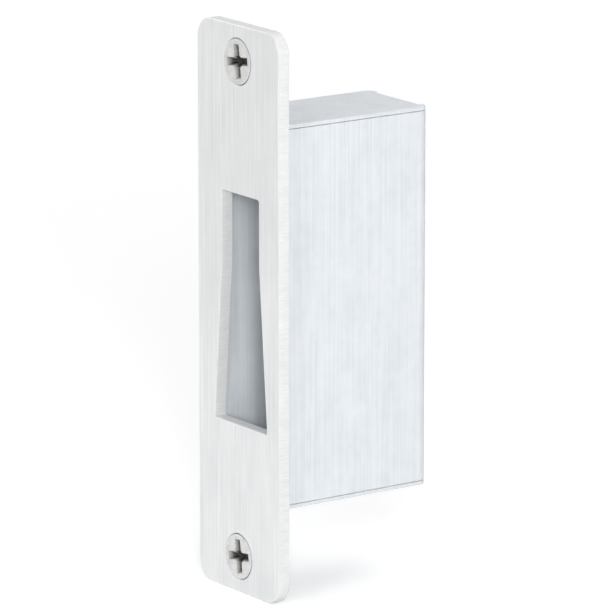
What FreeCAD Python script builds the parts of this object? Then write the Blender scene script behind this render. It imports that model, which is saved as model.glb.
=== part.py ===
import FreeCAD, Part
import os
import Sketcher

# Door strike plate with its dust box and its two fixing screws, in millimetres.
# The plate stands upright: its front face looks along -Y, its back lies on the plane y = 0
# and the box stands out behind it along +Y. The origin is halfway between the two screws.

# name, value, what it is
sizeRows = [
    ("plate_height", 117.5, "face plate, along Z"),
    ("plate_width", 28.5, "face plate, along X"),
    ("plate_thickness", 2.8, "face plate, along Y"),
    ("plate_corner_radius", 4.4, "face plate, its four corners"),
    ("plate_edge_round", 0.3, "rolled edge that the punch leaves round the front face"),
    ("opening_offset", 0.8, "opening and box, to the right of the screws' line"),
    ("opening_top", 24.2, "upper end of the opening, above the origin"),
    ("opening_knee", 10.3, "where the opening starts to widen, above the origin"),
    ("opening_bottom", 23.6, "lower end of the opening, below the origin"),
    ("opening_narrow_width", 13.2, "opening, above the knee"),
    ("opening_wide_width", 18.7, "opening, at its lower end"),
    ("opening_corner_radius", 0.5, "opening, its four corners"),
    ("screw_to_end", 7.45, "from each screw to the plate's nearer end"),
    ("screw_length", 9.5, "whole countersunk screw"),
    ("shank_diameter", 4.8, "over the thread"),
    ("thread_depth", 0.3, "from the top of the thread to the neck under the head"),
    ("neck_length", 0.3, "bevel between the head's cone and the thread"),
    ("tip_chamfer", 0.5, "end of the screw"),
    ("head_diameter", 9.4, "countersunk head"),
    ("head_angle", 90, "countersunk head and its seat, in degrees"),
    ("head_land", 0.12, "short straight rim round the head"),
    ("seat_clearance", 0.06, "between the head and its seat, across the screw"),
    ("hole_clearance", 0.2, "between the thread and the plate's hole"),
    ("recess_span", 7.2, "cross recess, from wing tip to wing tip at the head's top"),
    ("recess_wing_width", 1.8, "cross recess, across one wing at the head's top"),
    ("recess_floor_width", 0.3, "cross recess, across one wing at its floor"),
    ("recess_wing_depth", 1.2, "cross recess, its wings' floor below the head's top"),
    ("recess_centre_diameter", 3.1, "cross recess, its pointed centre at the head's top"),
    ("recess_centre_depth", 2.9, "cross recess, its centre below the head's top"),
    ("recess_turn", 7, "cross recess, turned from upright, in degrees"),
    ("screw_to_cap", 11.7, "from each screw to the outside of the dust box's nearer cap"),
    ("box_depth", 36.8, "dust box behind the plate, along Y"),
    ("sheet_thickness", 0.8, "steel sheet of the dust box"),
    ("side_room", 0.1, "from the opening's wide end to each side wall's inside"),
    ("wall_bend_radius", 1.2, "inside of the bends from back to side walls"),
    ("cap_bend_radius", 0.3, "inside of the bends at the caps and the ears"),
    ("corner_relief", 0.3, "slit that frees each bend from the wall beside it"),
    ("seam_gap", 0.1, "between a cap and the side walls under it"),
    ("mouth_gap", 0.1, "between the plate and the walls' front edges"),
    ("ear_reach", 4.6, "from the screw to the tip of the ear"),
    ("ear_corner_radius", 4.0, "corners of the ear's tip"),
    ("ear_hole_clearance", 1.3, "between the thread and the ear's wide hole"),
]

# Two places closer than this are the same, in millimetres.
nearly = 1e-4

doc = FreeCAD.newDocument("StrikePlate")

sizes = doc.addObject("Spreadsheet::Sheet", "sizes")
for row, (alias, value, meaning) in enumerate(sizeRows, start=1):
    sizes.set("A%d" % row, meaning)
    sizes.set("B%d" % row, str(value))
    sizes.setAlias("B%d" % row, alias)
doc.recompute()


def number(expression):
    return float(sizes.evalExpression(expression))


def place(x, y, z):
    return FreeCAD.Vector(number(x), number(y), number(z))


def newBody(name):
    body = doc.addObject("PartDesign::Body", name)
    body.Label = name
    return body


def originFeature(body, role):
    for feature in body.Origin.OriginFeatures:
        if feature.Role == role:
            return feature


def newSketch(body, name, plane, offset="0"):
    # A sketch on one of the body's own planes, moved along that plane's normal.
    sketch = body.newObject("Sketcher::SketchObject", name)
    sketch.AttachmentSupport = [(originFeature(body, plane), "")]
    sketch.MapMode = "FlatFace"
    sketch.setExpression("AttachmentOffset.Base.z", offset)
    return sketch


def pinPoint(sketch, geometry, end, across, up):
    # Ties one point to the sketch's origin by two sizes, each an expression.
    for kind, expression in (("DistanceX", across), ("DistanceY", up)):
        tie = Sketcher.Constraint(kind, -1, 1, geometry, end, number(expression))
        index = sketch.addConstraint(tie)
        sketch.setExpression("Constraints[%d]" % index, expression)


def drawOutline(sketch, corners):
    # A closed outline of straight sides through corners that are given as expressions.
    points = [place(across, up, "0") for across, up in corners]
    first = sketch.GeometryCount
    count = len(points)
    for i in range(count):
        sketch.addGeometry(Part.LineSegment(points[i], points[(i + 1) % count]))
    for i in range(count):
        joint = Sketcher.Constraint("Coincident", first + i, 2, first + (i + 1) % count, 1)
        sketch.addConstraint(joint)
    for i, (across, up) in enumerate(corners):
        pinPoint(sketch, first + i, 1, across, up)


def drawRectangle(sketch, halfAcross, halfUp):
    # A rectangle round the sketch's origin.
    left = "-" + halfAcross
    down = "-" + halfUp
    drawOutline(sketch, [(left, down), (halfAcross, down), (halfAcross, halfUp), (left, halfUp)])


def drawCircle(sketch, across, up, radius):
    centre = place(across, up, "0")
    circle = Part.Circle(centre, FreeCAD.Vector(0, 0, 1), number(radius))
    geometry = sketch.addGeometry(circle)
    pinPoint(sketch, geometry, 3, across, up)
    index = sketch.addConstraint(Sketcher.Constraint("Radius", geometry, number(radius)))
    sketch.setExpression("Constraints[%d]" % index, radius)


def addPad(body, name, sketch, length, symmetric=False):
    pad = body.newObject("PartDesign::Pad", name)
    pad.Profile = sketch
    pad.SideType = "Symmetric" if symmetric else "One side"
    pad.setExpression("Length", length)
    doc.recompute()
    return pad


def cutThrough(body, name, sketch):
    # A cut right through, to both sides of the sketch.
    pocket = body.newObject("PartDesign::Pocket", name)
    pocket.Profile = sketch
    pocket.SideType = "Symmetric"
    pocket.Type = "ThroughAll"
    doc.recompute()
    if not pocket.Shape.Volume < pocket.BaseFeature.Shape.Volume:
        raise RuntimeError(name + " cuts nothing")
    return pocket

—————

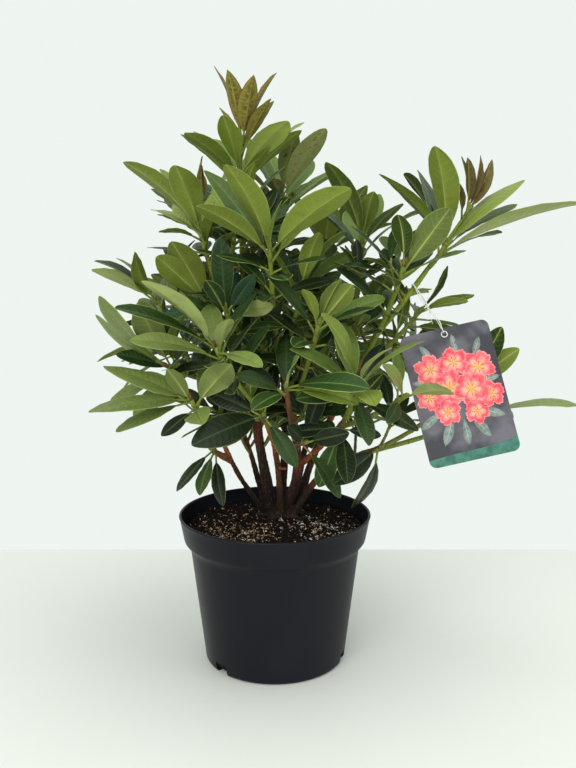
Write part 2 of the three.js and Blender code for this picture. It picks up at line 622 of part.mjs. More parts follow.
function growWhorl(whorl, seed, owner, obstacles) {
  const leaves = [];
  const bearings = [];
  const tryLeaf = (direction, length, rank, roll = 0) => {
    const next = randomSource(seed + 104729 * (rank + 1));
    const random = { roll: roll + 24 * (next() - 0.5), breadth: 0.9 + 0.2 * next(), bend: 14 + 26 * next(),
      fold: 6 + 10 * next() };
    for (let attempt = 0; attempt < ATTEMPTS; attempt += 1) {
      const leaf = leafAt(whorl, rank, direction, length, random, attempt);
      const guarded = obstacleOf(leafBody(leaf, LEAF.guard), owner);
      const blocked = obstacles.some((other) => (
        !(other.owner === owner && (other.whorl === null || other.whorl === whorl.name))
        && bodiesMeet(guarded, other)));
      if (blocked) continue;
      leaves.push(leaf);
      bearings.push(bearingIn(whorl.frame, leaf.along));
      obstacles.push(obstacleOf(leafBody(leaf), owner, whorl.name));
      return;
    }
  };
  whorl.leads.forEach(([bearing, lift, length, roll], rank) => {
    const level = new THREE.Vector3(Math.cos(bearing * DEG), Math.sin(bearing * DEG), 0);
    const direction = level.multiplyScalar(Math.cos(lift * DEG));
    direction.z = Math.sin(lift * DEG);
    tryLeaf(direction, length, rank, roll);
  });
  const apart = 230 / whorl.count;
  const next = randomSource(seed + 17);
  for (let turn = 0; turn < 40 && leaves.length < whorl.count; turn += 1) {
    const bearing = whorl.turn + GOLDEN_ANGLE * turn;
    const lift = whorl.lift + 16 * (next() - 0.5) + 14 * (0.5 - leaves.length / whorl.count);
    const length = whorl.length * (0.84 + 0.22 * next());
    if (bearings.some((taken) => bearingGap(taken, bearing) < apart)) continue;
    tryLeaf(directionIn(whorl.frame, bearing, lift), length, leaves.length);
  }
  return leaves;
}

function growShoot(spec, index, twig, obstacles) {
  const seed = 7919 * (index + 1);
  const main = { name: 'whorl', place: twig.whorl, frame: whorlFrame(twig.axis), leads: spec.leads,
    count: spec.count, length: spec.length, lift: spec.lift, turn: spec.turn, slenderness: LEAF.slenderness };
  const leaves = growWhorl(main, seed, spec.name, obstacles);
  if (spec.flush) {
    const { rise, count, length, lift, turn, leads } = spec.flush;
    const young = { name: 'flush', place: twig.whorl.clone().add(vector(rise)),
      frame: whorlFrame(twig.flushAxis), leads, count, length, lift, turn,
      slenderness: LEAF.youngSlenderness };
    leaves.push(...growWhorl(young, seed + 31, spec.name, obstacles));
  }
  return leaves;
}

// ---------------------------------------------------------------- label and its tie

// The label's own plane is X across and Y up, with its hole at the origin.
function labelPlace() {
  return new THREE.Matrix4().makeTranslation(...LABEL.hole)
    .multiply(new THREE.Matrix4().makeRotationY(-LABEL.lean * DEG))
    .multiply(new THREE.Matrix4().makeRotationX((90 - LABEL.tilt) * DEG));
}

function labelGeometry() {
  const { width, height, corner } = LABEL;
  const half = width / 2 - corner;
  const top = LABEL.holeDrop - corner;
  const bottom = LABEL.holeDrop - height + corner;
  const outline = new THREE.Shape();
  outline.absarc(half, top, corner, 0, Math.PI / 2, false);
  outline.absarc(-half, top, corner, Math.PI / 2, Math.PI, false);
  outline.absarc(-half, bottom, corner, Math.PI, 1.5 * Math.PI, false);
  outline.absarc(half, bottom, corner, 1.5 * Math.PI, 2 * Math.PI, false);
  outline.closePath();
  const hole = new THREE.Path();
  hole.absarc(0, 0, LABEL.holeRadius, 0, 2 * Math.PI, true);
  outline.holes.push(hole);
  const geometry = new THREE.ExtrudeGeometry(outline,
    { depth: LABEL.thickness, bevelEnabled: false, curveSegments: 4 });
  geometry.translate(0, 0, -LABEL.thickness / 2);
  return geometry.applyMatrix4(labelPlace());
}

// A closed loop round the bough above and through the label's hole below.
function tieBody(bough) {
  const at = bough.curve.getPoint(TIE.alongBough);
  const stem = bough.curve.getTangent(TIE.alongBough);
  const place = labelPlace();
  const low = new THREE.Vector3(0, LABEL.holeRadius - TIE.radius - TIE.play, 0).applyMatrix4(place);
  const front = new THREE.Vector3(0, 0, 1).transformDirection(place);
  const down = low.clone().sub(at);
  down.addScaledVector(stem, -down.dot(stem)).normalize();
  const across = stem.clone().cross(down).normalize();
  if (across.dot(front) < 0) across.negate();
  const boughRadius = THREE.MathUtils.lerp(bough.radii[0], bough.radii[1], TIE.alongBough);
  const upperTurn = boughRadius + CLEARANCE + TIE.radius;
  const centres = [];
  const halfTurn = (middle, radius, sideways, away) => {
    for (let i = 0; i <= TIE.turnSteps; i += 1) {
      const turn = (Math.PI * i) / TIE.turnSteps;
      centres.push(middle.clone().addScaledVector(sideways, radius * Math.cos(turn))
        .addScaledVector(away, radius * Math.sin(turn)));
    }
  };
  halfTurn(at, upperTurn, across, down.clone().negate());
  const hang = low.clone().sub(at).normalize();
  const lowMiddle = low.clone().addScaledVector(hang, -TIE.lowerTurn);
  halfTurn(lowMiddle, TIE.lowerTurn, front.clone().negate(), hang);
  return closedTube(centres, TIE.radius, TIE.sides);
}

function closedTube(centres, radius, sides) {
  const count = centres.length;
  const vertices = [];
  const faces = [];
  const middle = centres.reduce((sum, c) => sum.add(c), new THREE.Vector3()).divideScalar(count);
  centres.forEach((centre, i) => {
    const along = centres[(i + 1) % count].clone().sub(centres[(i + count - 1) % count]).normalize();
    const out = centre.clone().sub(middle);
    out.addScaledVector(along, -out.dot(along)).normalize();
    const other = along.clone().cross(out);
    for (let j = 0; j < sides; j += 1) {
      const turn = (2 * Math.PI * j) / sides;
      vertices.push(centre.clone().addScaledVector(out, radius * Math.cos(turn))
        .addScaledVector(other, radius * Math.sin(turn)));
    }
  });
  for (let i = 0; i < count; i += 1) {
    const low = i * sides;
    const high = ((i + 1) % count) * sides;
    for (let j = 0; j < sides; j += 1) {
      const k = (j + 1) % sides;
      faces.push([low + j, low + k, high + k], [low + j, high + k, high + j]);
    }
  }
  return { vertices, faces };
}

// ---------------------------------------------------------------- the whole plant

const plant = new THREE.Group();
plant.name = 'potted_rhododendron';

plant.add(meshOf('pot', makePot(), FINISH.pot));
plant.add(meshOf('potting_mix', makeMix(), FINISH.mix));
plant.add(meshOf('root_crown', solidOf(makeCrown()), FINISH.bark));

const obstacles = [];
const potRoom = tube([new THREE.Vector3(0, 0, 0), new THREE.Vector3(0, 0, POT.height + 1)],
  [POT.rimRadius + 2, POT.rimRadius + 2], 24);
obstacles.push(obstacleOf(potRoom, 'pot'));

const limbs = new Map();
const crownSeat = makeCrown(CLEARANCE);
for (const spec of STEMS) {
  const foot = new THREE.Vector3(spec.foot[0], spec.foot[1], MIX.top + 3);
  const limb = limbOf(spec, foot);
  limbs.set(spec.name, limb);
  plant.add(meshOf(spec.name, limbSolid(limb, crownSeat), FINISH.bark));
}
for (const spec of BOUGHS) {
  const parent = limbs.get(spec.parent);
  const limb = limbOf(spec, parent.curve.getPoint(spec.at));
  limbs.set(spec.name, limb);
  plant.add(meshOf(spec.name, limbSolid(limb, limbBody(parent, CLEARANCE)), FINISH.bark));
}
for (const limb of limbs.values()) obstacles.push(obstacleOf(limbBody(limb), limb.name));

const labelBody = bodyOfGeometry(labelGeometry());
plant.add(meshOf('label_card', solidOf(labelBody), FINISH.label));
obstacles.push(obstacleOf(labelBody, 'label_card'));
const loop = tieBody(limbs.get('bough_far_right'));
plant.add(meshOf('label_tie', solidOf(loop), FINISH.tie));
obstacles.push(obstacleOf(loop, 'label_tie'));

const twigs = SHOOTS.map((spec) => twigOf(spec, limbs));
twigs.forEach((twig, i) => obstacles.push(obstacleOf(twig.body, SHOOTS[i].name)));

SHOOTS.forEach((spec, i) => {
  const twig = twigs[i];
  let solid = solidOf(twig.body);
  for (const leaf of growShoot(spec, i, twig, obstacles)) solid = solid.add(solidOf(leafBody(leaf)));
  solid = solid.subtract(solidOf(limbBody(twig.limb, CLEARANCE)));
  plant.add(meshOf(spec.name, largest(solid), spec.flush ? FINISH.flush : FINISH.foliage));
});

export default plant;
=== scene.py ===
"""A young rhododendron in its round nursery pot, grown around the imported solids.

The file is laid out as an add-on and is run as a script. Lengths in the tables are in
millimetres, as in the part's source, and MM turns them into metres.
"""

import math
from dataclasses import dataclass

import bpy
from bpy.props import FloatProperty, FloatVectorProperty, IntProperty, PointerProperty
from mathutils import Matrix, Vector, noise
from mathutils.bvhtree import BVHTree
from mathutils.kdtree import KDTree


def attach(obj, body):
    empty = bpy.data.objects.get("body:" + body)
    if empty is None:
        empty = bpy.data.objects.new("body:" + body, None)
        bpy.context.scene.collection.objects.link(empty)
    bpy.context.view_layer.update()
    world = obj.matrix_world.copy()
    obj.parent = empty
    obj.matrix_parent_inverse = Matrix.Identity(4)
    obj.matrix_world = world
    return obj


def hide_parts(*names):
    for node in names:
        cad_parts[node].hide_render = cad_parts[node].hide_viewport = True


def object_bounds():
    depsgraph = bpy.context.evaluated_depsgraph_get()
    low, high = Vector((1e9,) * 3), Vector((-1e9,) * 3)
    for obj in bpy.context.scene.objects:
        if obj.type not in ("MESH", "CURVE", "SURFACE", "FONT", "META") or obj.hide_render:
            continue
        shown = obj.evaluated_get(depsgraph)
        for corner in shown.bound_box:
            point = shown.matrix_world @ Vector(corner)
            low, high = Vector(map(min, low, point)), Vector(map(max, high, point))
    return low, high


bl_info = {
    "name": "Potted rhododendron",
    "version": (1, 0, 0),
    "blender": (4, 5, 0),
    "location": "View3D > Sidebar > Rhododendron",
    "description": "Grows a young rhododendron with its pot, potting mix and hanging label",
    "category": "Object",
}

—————

Exercise description:
Transcribe the lines beginning at the one that contains "bpy.context.scene.collection.objects.link(empty)" and ending at the one that contains "return low, high", with nothing added or left out.

Written solution:
        bpy.context.scene.collection.objects.link(empty)
    bpy.context.view_layer.update()
    world = obj.matrix_world.copy()
    obj.parent = empty
    obj.matrix_parent_inverse = Matrix.Identity(4)
    obj.matrix_world = world
    return obj


def hide_parts(*names):
    for node in names:
        cad_parts[node].hide_render = cad_parts[node].hide_viewport = True


def object_bounds():
    depsgraph = bpy.context.evaluated_depsgraph_get()
    low, high = Vector((1e9,) * 3), Vector((-1e9,) * 3)
    for obj in bpy.context.scene.objects:
        if obj.type not in ("MESH", "CURVE", "SURFACE", "FONT", "META") or obj.hide_render:
            continue
        shown = obj.evaluated_get(depsgraph)
        for corner in shown.bound_box:
            point = shown.matrix_world @ Vector(corner)
            low, high = Vector(map(min, low, point)), Vector(map(max, high, point))
    return low, high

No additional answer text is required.